Oh, and check the roof space as well. That was a favourite place for extra bedrooms in London flats occupied by people from the Subcontinent back in my youth - and not just the roof space of their own flat, but all the neighbouring flats in any row of terraces.

SOPS 22nd Dec 2013 08:47

Probably tie he was sent back home, due to committing fraud in Australia. ( if found to be true)

Worrals in the wilds 22nd Dec 2013 11:47


Bunks stacked four high in every room of all 11 properties would be my guess,
There's a bit of this around Brisbane at the moment, particularly in the cheaper suburbs. Friends of mine who live in the aforementioned cheaper suburbs (I'm a high flyer :cool::}) report plenty of 2/3 bedroom units now have hot-bed setups for four or six per bedroom with a few more in the living room. The giveaway is usually lots of taxi cabs coming and going at all hours. :hmm:

This contravenes local regulations but is hard to prove, as everyone legs it over the back fence when the Brisbane City Council / QFRS car pulls up in the driveway :suspect:. Nothing really changes, except I guess these guys actually work for a living...:}
He Died with a Felafel in His Hand - Wikipedia, the free encyclopedia

Student accomodation rackets are also alive and well; some enterprising slum landlord buys a few ordinary suburban units and installs foreign students by the dozen on some sort of shelving. There's lots of money to be made when what we consider a small apartment is fairly palatial by Asian standards, particularly if the bed comes at the right price. The firies hate it with a passion but again, it's hard to prove who's actually living there at any given time. :(
Dunno how you stop it.

Captain Sand Dune 22nd Dec 2013 21:44

Looks like you've answered your own question then, Mitch.
You're right though: this incident typifies why we have people risking their lives to sail on dodgy vessels to get to Australia. Because we have a welfare system that is so easy to rort.
However imagine the howls of outrage if the government (ANY government) were to try and tackle the elephant in the room and reduce welfare expenditure.

SOPS 23rd Dec 2013 13:47

As a side note...it is interesting to note that the UK is considering removing citizenship of those going to Syria as ' freedom fighters'.

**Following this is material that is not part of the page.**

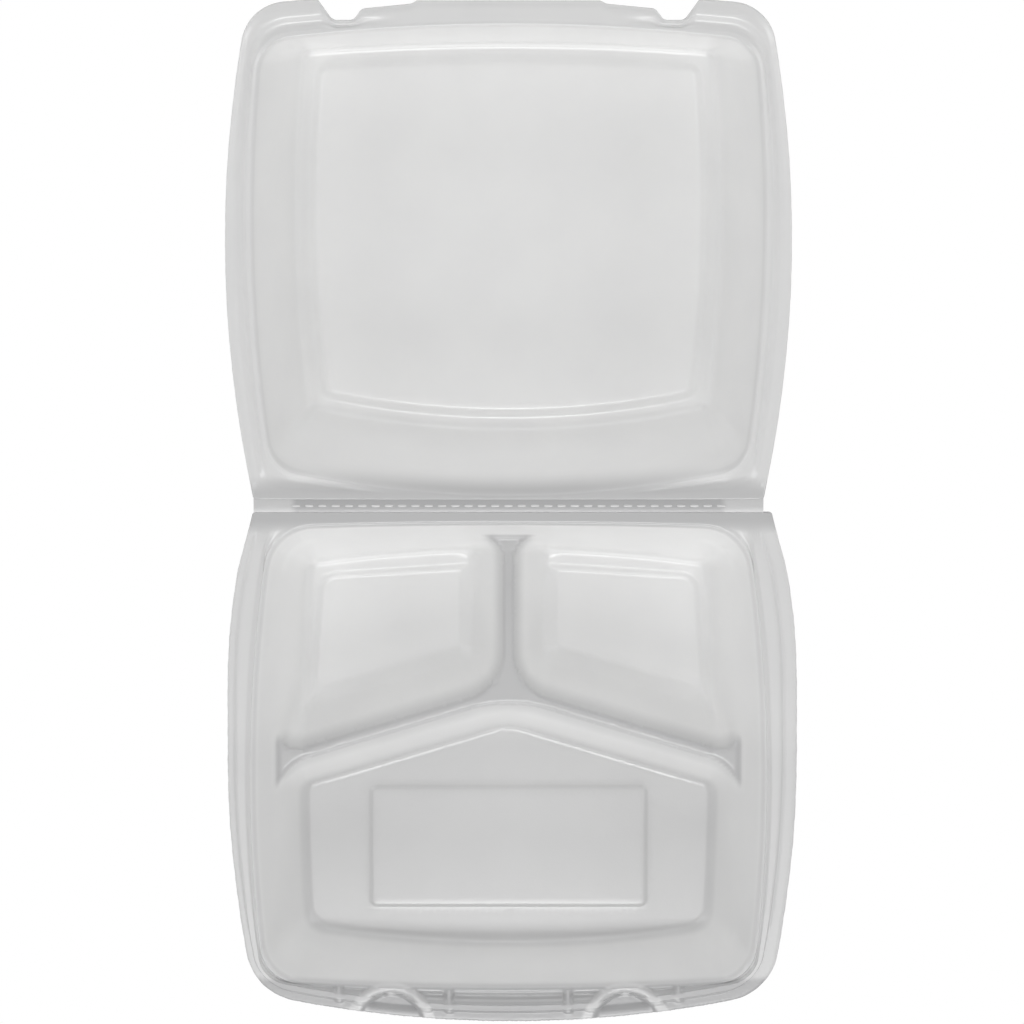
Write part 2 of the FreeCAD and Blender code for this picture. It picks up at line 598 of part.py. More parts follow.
def base_tray():
    tub_outer = rounded_floor("tray_tub", loft("tray_tub_sharp", [
        tray_level("tray_outer_floor", "dims.foot_step", True, False),
        tray_level("tray_outer_rim", FLANGE_UNDERSIDE, True, True)]), "dims.foot_step", "dims.tray_round")
    feet = set_down("feet", "0", True, "dims.foot_slope")
    shell = fuse("tray_block", [tub_outer, feet] + base_flange() + [front_arches()])
    cavity = rounded_floor("tray_cavity", loft("tray_cavity_sharp", [
        tray_level("tray_inner_floor", LEDGE, False, False),
        tray_level("tray_inner_rim", FLANGE_TOP, False, True)]), LEDGE, "dims.tray_round")
    floors = set_down("floors", "dims.foam_thickness", False, "dims.foot_slope")
    hollow = cut("tray_open", shell, fuse("tray_space", [cavity, floors]))
    ridge_foot = f"(dims.divider_crest / 2 + ({CREST} - dims.foam_thickness) * tan(dims.divider_draft))"
    ridges = divider_bars("ridges", CREST, "(dims.divider_crest / 2)", ridge_foot,
                          "dims.foam_thickness", "dims.crest_round")
    ridges_inside = common("ridges_inside", ridges, tub_outer)
    tunnel_crest = (f"(dims.divider_crest / 2 + dims.foam_thickness * tan(dims.divider_draft)"
                    f" - {skin('divider_draft')})")
    tunnel_foot = f"({tunnel_crest} + {CREST} * tan(dims.divider_draft))"
    tunnels = divider_bars("tunnels", f"({CREST} - dims.foam_thickness)", tunnel_crest, tunnel_foot,
                           "-dims.foam_thickness", None)
    divided = cut("tray_divided", fuse("tray_ridged", [hollow, ridges_inside]), tunnels)
    plate = extrude("plate", polygon("plate_plan", [
        ("-dims.plate_half_width", "dims.plate_heel", "dims.plate_corner"),
        ("dims.plate_half_width", "dims.plate_heel", "dims.plate_corner"),
        ("dims.plate_half_width", "dims.plate_front", "dims.plate_corner"),
        ("-dims.plate_half_width", "dims.plate_front", "dims.plate_corner")],
        "dims.foam_thickness"), "dims.plate_height")
    plated = fuse("tray_plated", [divided, plate])
    trimmed = cut("tray_trimmed", plated, fuse("tray_trims", [front_cuts(), stitches("base_stitch")]))
    return finish("base_tray", trimmed, True)


def lid_panel_plan(name, level, inset):
    """Plan of the set-in panel, drawn in from the bottom of the lid walls."""
    inner = wall_step("dims.foam_thickness", "lid_side_draft")
    return outline(
        name, level,
        f"dims.cavity_half_width - {inner} - {inset}",
        f"dims.lid_heel + {wall_step('dims.foam_thickness', 'lid_heel_draft')} + {inset}",
        f"dims.lid_cavity_front - {wall_step('dims.foam_thickness', 'lid_front_draft')} - {inset}",
        "dims.cavity_widest_at",
        f"dims.lid_floor_side_radius - {inset}", f"dims.lid_floor_heel_radius - {inset}",
        f"dims.lid_floor_front_radius - {inset}", "dims.panel_corner", "dims.panel_corner")


# Front edge of the lid: two notches and the flap between them
def lid_front_cut():
    beyond = "dims.lid_length + dims.bead_inset"
    low = f"({FLANGE_UNDERSIDE} - dims.foam_thickness)"
    edge = [
        ("dims.notch_outer + dims.notch_lean", beyond, None),
        ("dims.notch_outer", "dims.notch_depth_at", "dims.panel_step"),
        ("dims.notch_inner", "dims.notch_depth_at", "dims.panel_step"),
        ("dims.flap_end", "dims.flap_end_at", "dims.panel_step"),
        ("dims.flap_step", "dims.flap_length - dims.flap_step_height", None),
        ("dims.flap_step - dims.flap_step_run", "dims.flap_length", None)]
    mirror = [(f"-({x})", y, r) for x, y, r in reversed(edge)]
    plan = polygon("lid_front_plan", edge + mirror, low)
    return extrude("lid_front_cut", plan, f"{FLANGE_TOP} + dims.foam_thickness - {low}")


def lid():
    lip_plan = outline(
        "lid_lip_plan", f"{FLANGE_UNDERSIDE} - dims.bead_height",
        "dims.lid_half_width", "dims.hinge_gap / 2", "dims.lid_length", "dims.lid_widest_at",
        "dims.lid_side_radius", None, "dims.lid_front_radius", "dims.hinge_corner", "dims.lid_front_corner")
    land_plan = outline(
        "lid_land_plan", FLANGE_UNDERSIDE,
        "dims.cavity_half_width + dims.land_margin", "dims.hinge_gap / 2",
        "dims.lid_cavity_front + dims.land_margin", "dims.cavity_widest_at",
        "dims.cavity_side_radius + dims.land_margin", None,
        "dims.lid_cavity_front_radius + dims.land_margin", "dims.hinge_corner",
        "dims.lid_rim_corner + dims.land_margin")
    tub_outer = rounded_floor("lid_tub", loft("lid_tub_sharp", [
        lid_level("lid_outer_floor", "0", True, False),
        lid_level("lid_outer_rim", FLANGE_UNDERSIDE, True, True)]), "0", "dims.lid_round")
    cavity = rounded_floor("lid_cavity", loft("lid_cavity_sharp", [
        lid_level("lid_inner_floor", "dims.foam_thickness", False, False),
        lid_level("lid_inner_rim", FLANGE_TOP, False, True)]), "dims.foam_thickness", "dims.lid_round")
    block_shape = fuse("lid_block", [
        extrude("lid_lip", lip_plan, "dims.foam_thickness"),
        extrude("lid_land", land_plan, "dims.foam_thickness"), tub_outer])
    panel = extrude("lid_panel", lid_panel_plan("panel_plan", "dims.foam_thickness", "dims.band_width"),
                    "dims.panel_step")
    recess_inset = "(dims.band_width + dims.foam_thickness)"
    recess = extrude("lid_recess", lid_panel_plan("recess_plan", "0", recess_inset), "dims.panel_step")
    opened = fuse("lid_paneled", [cut("lid_open", block_shape, cavity), panel])
    trimmed = cut("lid_trimmed", opened, fuse("lid_trims", [recess, lid_front_cut(), stitches("lid_stitch")]))
    return finish("lid", trimmed, False)


PIECES = [base_tray(), lid()]
doc.recompute()

failed = [thing.Name for thing in doc.Objects if "Invalid" in thing.State or "Error" in thing.State]
if failed:
    raise RuntimeError(f"not built: {', '.join(failed)}")
for sketch in doc.findObjects("Sketcher::SketchObject"):
    if sketch.solve() != 0 or not sketch.FullyConstrained:
        raise RuntimeError(f"{sketch.Name} is not fully held")
for piece in PIECES:
    shape = piece.Shape
    if shape.isNull() or not shape.isValid() or len(shape.Solids) != 1:
        raise RuntimeError(f"{piece.Label} is not one valid solid")
    print(piece.Label, round(shape.Volume), len(shape.Faces), shape.BoundBox)
    shape.exportStep(f"parts/{piece.Label}.step")
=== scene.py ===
import json
import math

import bpy
import numpy as np
from mathutils import Matrix, Vector
from mathutils.geometry import delaunay_2d_cdt


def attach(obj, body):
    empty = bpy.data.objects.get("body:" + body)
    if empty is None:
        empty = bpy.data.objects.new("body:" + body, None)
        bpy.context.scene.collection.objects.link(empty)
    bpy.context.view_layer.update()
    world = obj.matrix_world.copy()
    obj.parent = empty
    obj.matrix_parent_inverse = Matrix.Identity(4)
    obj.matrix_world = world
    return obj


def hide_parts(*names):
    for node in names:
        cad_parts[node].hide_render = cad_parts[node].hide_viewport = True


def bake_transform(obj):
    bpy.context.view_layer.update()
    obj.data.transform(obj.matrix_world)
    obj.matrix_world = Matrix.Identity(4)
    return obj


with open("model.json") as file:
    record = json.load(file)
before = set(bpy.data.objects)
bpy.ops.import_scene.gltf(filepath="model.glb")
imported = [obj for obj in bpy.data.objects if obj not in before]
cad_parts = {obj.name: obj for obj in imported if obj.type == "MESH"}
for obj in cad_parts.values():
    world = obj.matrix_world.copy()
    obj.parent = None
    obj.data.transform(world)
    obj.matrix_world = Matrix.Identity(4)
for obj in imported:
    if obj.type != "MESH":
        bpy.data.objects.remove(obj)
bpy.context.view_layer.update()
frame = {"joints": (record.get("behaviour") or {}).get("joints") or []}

MM = 0.001
HINGE = [1000 * value for value in frame["joints"][0]["pos_m"]]

# Sizes in millimetres and degrees. Every plan has y counted from the hinge line
# towards the front of its own half, and z counted from the table.
FOAM = 2.2
FACE_GAP = 0.3
FLANGE_TOP = HINGE[2] - FACE_GAP / 2
FLANGE_UNDERSIDE = FLANGE_TOP - FOAM
FOOT_STEP = 2.0
LEDGE = FOOT_STEP + FOAM
STRIP_HALF = 2.3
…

Ken Borough 24th Dec 2013 07:01

Happy Christmas to my fellow stirrers! May we continue to live happily in such a peaceful country.
:D :D :D

Clare Prop 24th Dec 2013 09:16

Mitch what you are describing is what temporary protection visas are for....if you go "home" you can't come back, not ever.

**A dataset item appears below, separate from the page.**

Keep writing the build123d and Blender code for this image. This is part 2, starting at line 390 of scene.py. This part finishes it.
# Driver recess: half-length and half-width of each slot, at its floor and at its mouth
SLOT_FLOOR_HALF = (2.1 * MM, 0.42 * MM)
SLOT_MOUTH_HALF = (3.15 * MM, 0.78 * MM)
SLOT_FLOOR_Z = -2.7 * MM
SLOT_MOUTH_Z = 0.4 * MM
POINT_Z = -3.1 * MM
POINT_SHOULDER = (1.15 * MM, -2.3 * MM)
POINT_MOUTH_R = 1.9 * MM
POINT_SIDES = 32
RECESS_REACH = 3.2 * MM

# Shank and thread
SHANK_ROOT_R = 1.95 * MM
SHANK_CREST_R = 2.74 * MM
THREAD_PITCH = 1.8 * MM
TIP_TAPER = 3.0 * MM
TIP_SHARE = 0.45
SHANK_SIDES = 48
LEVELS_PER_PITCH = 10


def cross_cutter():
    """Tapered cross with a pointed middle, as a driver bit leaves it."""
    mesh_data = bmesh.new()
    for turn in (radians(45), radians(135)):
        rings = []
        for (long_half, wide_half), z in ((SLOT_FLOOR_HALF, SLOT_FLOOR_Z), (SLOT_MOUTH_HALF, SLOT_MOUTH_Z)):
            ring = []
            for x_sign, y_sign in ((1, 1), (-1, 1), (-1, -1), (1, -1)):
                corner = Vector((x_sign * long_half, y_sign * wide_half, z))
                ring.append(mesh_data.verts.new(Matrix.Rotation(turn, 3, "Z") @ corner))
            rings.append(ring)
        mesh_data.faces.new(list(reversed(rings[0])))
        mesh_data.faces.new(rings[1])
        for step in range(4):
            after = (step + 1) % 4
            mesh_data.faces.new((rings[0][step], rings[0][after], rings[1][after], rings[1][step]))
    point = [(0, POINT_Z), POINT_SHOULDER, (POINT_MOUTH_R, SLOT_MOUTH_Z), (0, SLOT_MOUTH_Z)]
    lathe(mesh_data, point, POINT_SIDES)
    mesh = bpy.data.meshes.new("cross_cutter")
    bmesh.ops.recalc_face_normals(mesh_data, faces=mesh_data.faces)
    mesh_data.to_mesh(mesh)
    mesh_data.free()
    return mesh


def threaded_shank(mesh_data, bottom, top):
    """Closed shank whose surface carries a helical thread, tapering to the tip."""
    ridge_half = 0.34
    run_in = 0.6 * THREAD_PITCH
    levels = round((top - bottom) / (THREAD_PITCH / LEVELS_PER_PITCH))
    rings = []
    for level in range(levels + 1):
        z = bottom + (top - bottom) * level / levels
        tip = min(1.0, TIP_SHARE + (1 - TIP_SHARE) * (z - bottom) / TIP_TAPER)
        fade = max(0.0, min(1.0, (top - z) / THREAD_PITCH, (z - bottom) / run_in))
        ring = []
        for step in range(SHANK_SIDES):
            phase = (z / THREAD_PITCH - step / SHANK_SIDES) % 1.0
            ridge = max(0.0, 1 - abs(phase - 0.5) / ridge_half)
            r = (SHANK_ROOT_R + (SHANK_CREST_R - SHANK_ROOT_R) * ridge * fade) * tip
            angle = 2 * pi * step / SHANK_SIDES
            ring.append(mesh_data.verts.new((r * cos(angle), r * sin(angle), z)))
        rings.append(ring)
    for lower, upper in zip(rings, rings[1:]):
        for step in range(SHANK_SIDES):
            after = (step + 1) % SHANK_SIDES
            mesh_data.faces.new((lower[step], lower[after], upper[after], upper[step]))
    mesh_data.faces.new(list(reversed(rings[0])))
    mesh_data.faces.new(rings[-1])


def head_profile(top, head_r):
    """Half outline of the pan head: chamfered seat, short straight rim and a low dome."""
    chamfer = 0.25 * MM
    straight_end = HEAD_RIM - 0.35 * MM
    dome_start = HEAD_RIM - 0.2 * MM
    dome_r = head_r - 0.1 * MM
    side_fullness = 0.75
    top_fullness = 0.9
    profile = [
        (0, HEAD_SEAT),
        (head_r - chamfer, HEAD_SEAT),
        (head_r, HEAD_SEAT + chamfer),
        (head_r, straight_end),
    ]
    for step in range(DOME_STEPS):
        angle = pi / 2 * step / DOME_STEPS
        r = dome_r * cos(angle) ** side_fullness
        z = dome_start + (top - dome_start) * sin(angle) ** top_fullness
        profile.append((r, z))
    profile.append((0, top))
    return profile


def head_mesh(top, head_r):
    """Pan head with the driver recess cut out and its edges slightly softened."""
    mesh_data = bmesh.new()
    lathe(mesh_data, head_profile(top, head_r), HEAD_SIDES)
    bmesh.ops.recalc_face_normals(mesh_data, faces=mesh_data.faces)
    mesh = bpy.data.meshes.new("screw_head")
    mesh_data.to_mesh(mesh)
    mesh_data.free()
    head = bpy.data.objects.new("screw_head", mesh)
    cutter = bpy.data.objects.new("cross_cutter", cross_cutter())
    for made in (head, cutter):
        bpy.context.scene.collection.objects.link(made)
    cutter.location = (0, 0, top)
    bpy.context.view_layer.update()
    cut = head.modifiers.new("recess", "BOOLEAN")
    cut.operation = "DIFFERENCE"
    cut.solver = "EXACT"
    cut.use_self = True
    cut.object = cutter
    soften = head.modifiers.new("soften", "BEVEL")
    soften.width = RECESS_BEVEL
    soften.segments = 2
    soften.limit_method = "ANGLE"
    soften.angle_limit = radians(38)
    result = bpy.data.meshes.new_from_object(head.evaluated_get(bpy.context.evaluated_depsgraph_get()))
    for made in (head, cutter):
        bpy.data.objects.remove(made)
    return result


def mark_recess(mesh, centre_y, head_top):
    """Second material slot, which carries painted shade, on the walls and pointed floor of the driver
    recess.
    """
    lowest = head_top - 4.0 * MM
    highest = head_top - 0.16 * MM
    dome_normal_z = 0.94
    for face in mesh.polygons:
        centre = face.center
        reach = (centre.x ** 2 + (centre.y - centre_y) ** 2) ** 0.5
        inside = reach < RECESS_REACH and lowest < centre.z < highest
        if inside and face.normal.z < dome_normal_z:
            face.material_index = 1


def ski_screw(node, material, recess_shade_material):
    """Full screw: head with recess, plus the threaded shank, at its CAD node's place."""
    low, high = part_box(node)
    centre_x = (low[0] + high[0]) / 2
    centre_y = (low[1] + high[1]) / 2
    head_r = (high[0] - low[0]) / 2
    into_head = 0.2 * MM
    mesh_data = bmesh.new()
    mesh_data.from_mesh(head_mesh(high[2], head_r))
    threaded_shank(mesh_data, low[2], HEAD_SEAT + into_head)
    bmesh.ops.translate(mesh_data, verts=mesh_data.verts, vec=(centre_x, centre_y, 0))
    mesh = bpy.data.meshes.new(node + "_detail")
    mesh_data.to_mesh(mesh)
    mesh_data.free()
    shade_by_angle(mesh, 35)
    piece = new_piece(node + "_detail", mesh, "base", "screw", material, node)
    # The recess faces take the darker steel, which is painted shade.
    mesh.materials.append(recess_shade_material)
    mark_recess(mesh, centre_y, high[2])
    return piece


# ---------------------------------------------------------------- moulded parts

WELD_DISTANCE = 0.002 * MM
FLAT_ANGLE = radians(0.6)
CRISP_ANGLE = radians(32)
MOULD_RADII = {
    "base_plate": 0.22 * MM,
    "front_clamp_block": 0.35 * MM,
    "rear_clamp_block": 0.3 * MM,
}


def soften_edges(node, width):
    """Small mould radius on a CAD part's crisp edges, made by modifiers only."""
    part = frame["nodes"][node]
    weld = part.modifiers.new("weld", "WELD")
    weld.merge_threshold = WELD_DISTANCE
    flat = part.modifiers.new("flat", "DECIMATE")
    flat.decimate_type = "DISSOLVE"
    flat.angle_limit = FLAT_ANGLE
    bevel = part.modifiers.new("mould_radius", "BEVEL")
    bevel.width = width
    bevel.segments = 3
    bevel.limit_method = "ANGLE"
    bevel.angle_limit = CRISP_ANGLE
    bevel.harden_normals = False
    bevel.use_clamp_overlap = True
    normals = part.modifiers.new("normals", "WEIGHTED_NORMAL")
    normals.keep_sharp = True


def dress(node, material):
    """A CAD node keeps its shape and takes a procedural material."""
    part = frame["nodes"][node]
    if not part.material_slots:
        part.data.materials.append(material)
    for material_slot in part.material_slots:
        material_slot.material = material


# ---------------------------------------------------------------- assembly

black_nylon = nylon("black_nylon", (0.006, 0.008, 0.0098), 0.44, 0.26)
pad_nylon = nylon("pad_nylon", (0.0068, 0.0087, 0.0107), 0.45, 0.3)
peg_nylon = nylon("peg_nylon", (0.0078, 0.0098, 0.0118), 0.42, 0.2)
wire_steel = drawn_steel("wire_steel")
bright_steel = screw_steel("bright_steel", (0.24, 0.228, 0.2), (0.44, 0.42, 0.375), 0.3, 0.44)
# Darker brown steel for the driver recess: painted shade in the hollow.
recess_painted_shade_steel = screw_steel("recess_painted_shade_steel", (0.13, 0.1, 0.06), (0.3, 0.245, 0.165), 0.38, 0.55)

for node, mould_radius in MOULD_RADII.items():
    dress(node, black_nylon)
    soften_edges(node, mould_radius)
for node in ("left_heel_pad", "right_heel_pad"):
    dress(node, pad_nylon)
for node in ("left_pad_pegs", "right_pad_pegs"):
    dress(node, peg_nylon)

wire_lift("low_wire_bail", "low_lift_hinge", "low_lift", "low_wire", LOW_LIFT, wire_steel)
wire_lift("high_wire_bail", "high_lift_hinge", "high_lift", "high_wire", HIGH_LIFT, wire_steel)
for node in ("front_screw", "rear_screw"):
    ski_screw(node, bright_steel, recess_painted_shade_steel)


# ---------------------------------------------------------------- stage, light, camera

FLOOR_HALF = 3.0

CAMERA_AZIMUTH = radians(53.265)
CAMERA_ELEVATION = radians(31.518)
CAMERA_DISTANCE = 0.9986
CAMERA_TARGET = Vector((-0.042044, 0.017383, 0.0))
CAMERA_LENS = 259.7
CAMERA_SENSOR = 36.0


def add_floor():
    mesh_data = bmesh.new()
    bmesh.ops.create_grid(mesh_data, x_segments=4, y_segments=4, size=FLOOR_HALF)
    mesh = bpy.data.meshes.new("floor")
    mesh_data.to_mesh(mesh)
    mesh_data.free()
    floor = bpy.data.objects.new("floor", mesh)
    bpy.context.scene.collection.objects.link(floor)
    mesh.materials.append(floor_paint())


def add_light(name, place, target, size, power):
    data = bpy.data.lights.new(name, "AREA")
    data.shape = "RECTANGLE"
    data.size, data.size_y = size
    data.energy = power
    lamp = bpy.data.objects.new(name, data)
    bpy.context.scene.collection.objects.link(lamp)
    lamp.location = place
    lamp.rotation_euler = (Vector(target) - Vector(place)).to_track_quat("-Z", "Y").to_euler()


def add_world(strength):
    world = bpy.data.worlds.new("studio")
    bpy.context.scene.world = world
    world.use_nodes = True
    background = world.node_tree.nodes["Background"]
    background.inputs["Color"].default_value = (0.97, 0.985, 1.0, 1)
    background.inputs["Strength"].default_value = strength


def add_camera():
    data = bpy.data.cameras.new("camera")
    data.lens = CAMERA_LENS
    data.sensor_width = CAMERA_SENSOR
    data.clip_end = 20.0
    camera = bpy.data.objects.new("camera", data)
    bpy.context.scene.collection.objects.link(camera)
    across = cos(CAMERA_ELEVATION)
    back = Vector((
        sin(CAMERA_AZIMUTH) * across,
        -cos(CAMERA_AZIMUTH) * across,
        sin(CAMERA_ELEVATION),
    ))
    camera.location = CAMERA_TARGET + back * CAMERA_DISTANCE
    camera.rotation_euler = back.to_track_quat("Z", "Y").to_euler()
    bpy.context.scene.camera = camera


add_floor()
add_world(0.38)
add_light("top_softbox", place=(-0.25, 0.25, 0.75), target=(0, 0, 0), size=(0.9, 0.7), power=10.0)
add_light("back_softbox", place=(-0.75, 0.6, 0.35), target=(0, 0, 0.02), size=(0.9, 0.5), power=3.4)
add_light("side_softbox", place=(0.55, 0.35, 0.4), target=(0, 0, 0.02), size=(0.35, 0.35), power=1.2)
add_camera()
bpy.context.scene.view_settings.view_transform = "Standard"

But of course the bleeding hearts in the Senate won't let that happen because it would interfere with their plans for the New World Order...sorry I mean it's against their humanitarian principles.:ugh:

Andu 25th Dec 2013 21:56

Peter Cosgrove to replace Barbie as GeeGee.

Captain Sand Dune 26th Dec 2013 01:45

Well that's the tip anyway. In any case, it will be good to see the return of some dignity and gravitas to the role.

parabellum 26th Dec 2013 01:47

And long may that procedure continue, ex Head of Armed Forces, long enough to become a tradition.